Si observamos el proyecto moral desde lo bajo lo descubrimos como un imperativo biológico. Pero en el hombre ha de ser observado desde lo alto desde el imperativo moral.

Al ámbito interior que evalúa la distancia entre la inercia del deseo y lo mejor que podemos llegar a ser, le hemos dado en Europa tradicionalmente el nombre de alma. Hay buenas razones para seguir manteniéndolo, porque el alma puede ser pensada como instancia que cuida de sí, cosa que no nos permite ni el reflejo, ni el yo, ni el sujeto, ni el cerebro y ni tan siquiera la conciencia.

Al hablar de lo alto, estoy pensando en lo mejor que podemos llegar a ser como seres en camino, en algo a lo que podemos ir dando forma racionalmente a partir de la acumulación de experiencias de nosotros mismos. Todos conservamos memoria de aquellas experiencias en las que nos sentimos a la altura de la excelencia. Por eso nos gusta rememorarlas pública y privadamente, con legítimo orgullo.

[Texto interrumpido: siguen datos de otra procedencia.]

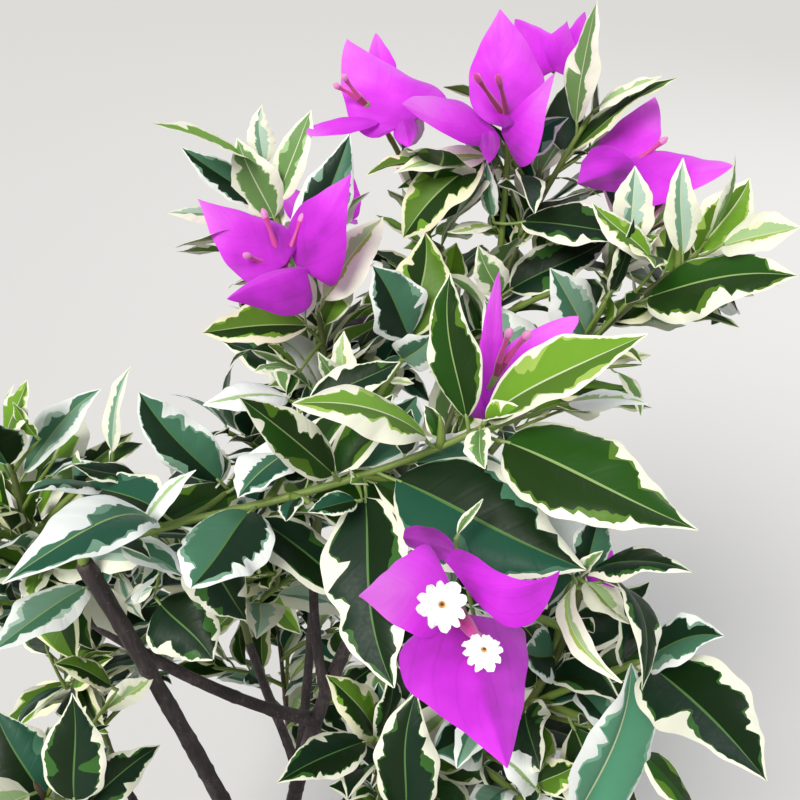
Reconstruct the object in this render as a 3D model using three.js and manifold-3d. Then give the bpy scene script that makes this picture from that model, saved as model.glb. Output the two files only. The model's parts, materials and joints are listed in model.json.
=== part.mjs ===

Todos conservamos también recuerdos que más vale llevar con discreción, porque son tan vergonzosos que humillan nuestra ambición. La ley moral, desde esta perspectiva, nos diría: proyecta sobre tu futuro, nunca definitivamente fijado, la unidad en construcción de lo mejor que ya has realizado, de tal forma que se convierta en principio prudencial ordenador de tu vida.

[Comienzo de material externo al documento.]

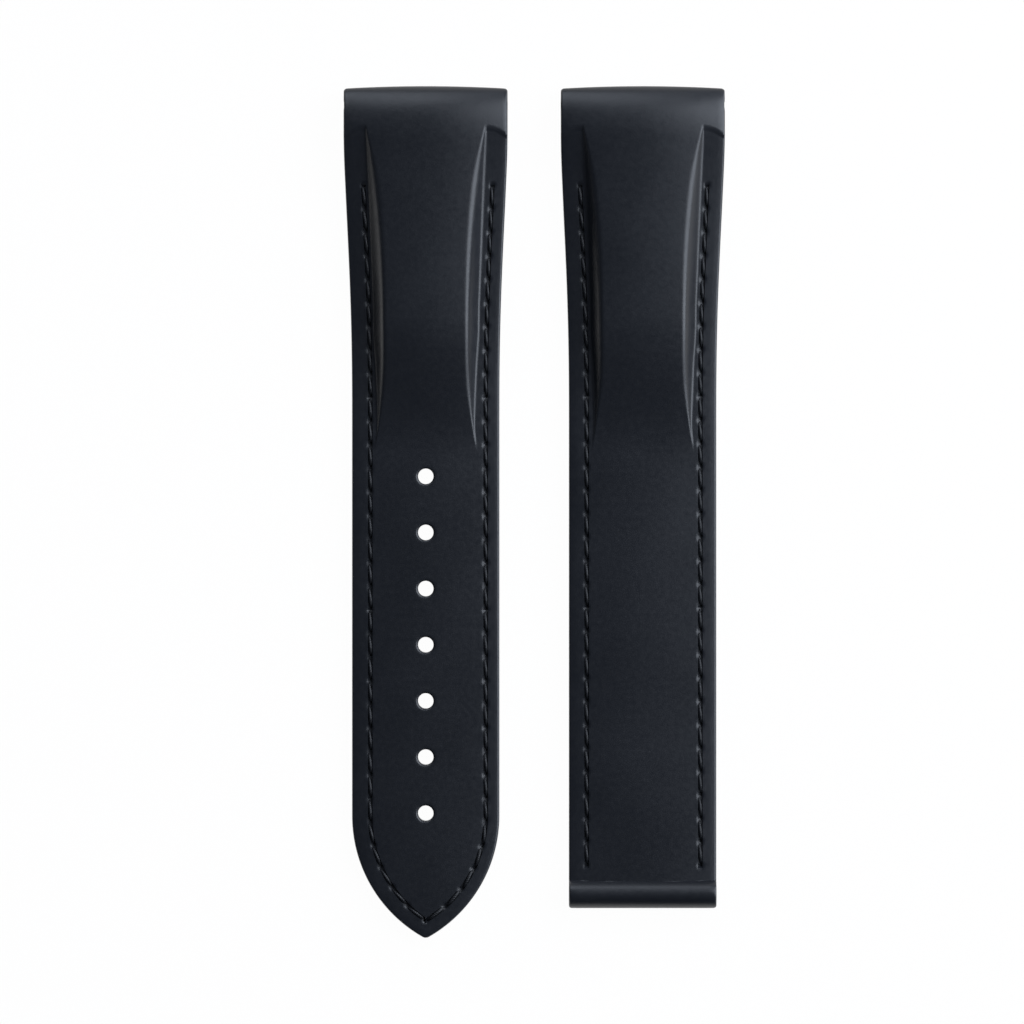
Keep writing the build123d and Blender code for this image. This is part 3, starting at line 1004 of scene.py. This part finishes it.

En el alma, ese ámbito en el que lo mejor que podemos llegar a ser se dirige a la inercia de lo fragmentario que somos, hallamos siempre una disimilitud entre lo que somos, tal como nos vemos delimitados por nuestra conducta, y la idea que tenemos de lo que podemos llegar a ser. Ser hombre es ser sensible a esta disimilitud.

He definido con frecuencia al maestro como el celoso amante de lo mejor que puede llegar a ser un alumno. En efecto, merece el nombre de maestro quien estimula a sus alumnos a considerarse dignos de aspirar a conquistar una imagen unitaria de sus vidas y de asumir responsabilidades sobre la misma; quien les despierta el apetito de considerarse dignos de experimentar que un hombre libre, cuando fracasa, sólo se echa las culpas a sí mismo, precisamente porque es libre.

Integrar mis vivencias y experiencias aisladas en la estructura y fin de mi propia vida. Darles sentido a aquéllas eligiendo constructivamente ésta con la ayuda de la experiencia acumulada. Esto es ser libre.